Hello I’ve posted this in the “General CUDA GPU Computing Discussion” but got no answear,
so I’ll try here instead !
I am starting cuda programming on a quadro FX 2700M on a hp notebook,
after reading some tutorials and some cuda sdk, I’ve tested the following code (
here is just the important func). Basically all it does is to compute the point-wise conjugate of an array of complex.

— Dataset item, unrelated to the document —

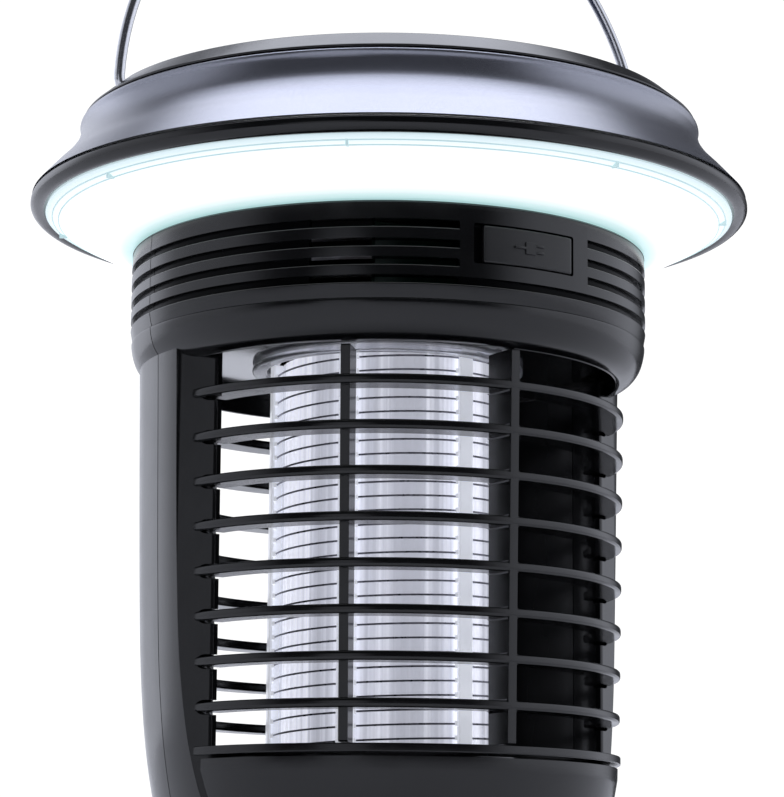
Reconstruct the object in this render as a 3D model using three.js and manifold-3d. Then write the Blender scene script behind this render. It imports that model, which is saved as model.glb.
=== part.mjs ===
// Lantern-type electric bug zapper: flared light cap on a slotted housing, with a shock grid
// around a lamp, a pull-out debris drawer and a wire bail.
// Millimetres, +Z up. The origin is the centre of the foot's underside and -Y is the front.
// An azimuth is in degrees about Z, 0 at the front and positive towards +X.
import * as THREE from 'three';
import { mergeVertices } from 'three/addons/utils/BufferGeometryUtils.js';
import Module from 'manifold-3d';

const wasm = await Module();
wasm.setup();

// ---- driving dimensions ----
const GAP = 0.3;
const ROUND_STEPS = 32;

const CAP_R = 80.3;
const CAP_TOP_Z = 205.1;
const LIP_R = 69.7;
const LIP_Z = 200.5;
const RIM_Z = 180.2;
const SKIRT_END_Z = 183.8;
const SKIRT_WALL = 1.6;
const PANEL_R = 60.6;
const PANEL_SEAT_Z = 203.2;

const COLLAR_R = 57.4;
const COLLAR_INNER_R = 54.6;
const COLLAR_TOP_Z = 171.7;
const COLLAR_LIP_R = 50.8;
const WINDOW_TOP_Z = 143.2;
const GROOVE_Z = [154.4, 158.2, 162.1, 166.2];
const GROOVE_HEIGHT = 1.5;
const GROOVE_DEPTH = 1.0;
const VENT_AZ = [-43.4, -11.7];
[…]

The obtained results are puzzling me.
The 3rd approach obviously gives the best results (on my computer at least) but the
high price operation are : 1 load from global and 1 write to global, that is the very same
load/write than the number 1 and 2 approaches.
// Complex conjugate
static __global__ void ComplexConjugatev2(Complex* a)
{
const int threadID = blockIdx.x * blockDim.x + threadIdx.x;
a[threadID].y *= -1.0;
}
static __global__ void ComplexConjugatev3(Complex* a)
{
const int threadID = threadIdx.x;
__shared__ cufftComplex tab[512];
tab[threadID] = a[blockIdx.x * blockDim.x + threadID];
tab[threadID].y *= - 1.0;
a[blockIdx.x * blockDim.x + threadID] = tab[threadID];
}
The compile information for the ptxas does not seem to better explain things to me :
ptxas info : Compiling entry function '_Z18ComplexConjugatev4P6float2' for 'sm_20'
ptxas info : Used 10 registers, 1024+0 bytes smem, 40 bytes cmem[0], 4 bytes cmem[16]
ptxas info : Compiling entry function '_Z18ComplexConjugatev3P6float2' for 'sm_20'
ptxas info : Used 12 registers, 4096+0 bytes smem, 40 bytes cmem[0]
ptxas info : Compiling entry function '_Z18ComplexConjugatev2P6float2' for 'sm_20'
ptxas info : Used 6 registers, 40 bytes cmem[0]
ptxas info : Compiling entry function '_Z16ComplexConjugateP6float2' for 'sm_20'
ptxas info : Used 4 registers, 40 bytes cmem[0]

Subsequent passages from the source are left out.